Duhig sought to introduce new religious orders into Queensland’s Catholic ecclesiastical and education systems:
“Previously two religious orders, the Irish Christian Brothers and the Sisters of Mercy, monopolized the schools and institutions of Queensland. Without discouraging their further expansion, he introduced twenty more orders of brothers and sisters. He also attracted fifteen orders of priests, many of them in the first ten years of his long episcopate."
Six Irish priests from the Order of the Hermits of Saint Augustine (in Australia) were encouraged by Duhig to establish a boys’ college in Brisbane that offered a classical education. The Augustine Fathers opened a school that they named Villanova College at ‘Whinstanes’ in Hamilton in 1948. But the Whinstanes school site was small, with little room for expansion. On 20 April 1953, Duhig granted the Saint Augustine Order the 3 acres and 32 perches of land at Coorparoo that contained ‘Langlands’. In preparation for the transfer of Villanova College to the ‘Langlands’ site, a new convent building was constructed for the Good Samaritan Sisters within the St James School site during 1952-53.
In 1953, Villanova College transferred to the larger Coorparoo site and it was officially re-opened by Duhig on 22 November 1953. There, the Augustinian Catholic Order made ‘Langlands’ their presbytery/residence. As school enrolments rose, Villanova College needed further space for expansion. From 1953 to 1978, Villanova College bought back all of the land disposed by Duhig from his 1916 purchase. As well, from 1971 to 1993, the College acquired surrounding blocks that had originally been part of the “Langlands Estate’.

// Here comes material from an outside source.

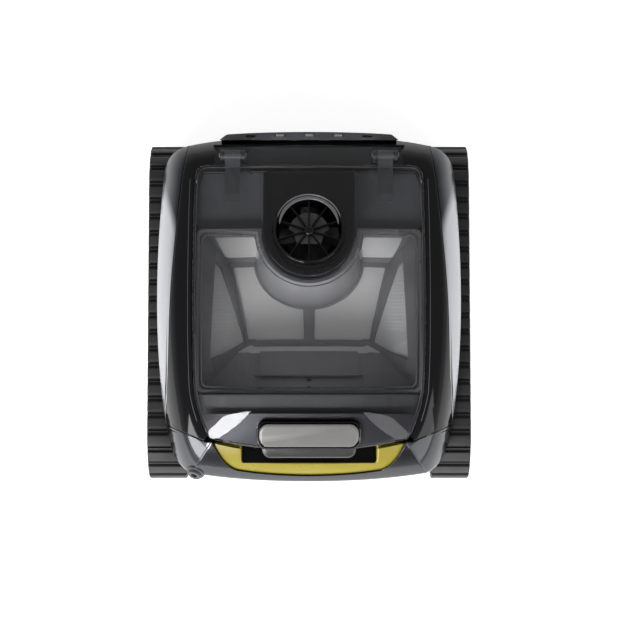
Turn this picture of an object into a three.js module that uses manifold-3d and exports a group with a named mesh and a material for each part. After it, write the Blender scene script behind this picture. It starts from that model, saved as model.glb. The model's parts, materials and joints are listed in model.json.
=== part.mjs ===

Of the 11 original streets comprising the 1887 ‘Langlands Estate’, only 6 streets remain completely intact. First and Second Avenue have been resumed for the site of Langlands Park. Third Avenue has been renamed Baragoola Street. Fourth Avenue has been renamed Dowar Street. Seventh Avenue was originally divided into two sections, with ‘Langlands’ in between them but now Villanova College’s grounds occupies that section of Seventh Avenue that had run to Fifth Avenue. ‘Langlands’ retains a link to the Estate that formed the basis of this section of Coorparoo and the former residence is maintained on the grounds of Villanova College, along with the former Good Samaritan Sisters Chapel.